Though today I received a postcard that had the automated postmark from SWLF upside-down across the bottom of the card, not just this processing mark. :roll_eyes:

Only if it is miss sent to Aruba! Aruba put a huge stamp with Miss sent to Aruba! On it :weary:

The Russian post office is still stamped with the arrival stamp.

My country doesn’t typically have it, but one time I received a postcard from South-Africa the stamp of which already had a cancellation from there, but apparently the machines here decided to gift it with another one. I’m not sure why though, it typically doesn’t do that, it was probably an accident.

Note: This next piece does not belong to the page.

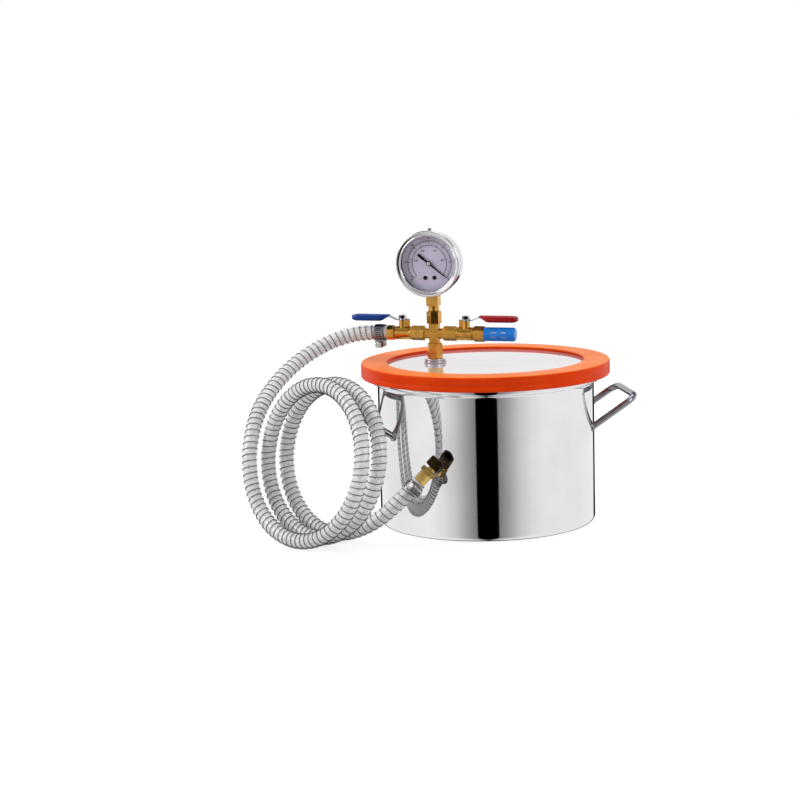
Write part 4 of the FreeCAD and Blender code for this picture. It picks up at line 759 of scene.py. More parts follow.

Most postcards do get a barcode though, but those are more for delivery/sorting purposes than an arrival marker. The most annoying thing is when they put on a sticker for some reason or the other, even if the adddress is written correctly. Some stickers can be removed easily, but other leaves behind a sticky residue.

When I lived in Switzerland, I received my postcards as poste restante. These postcards got an arrival postmark at the pickup postoffice. But other than this I have never seen arrival postmarks.

Its rare, but in the U.S. normally no. But on occasion I have recieved a postmark from another place. Like a Spanish that was recieved in Miami and I got a Miami postmark.

A Baltimore postmark got a San Diego postmark on top of it.

Yesterday I got two postcards from Canada. One had beautiful stamps without cancellation, another was pre-paid, but had postmarks both from Ontario and Helsinki. Quite cool. Usually there is no arrival postmark. I have seen Finnish postmarks on international mail when envelope / package has been damaged in the mail (and placed in a plastic bag by Mail Services) or a letter has been missent inside Finland (kind of explaining the delay). This card was postmarked in Helsinki March 29th and delivered to me April the 1st.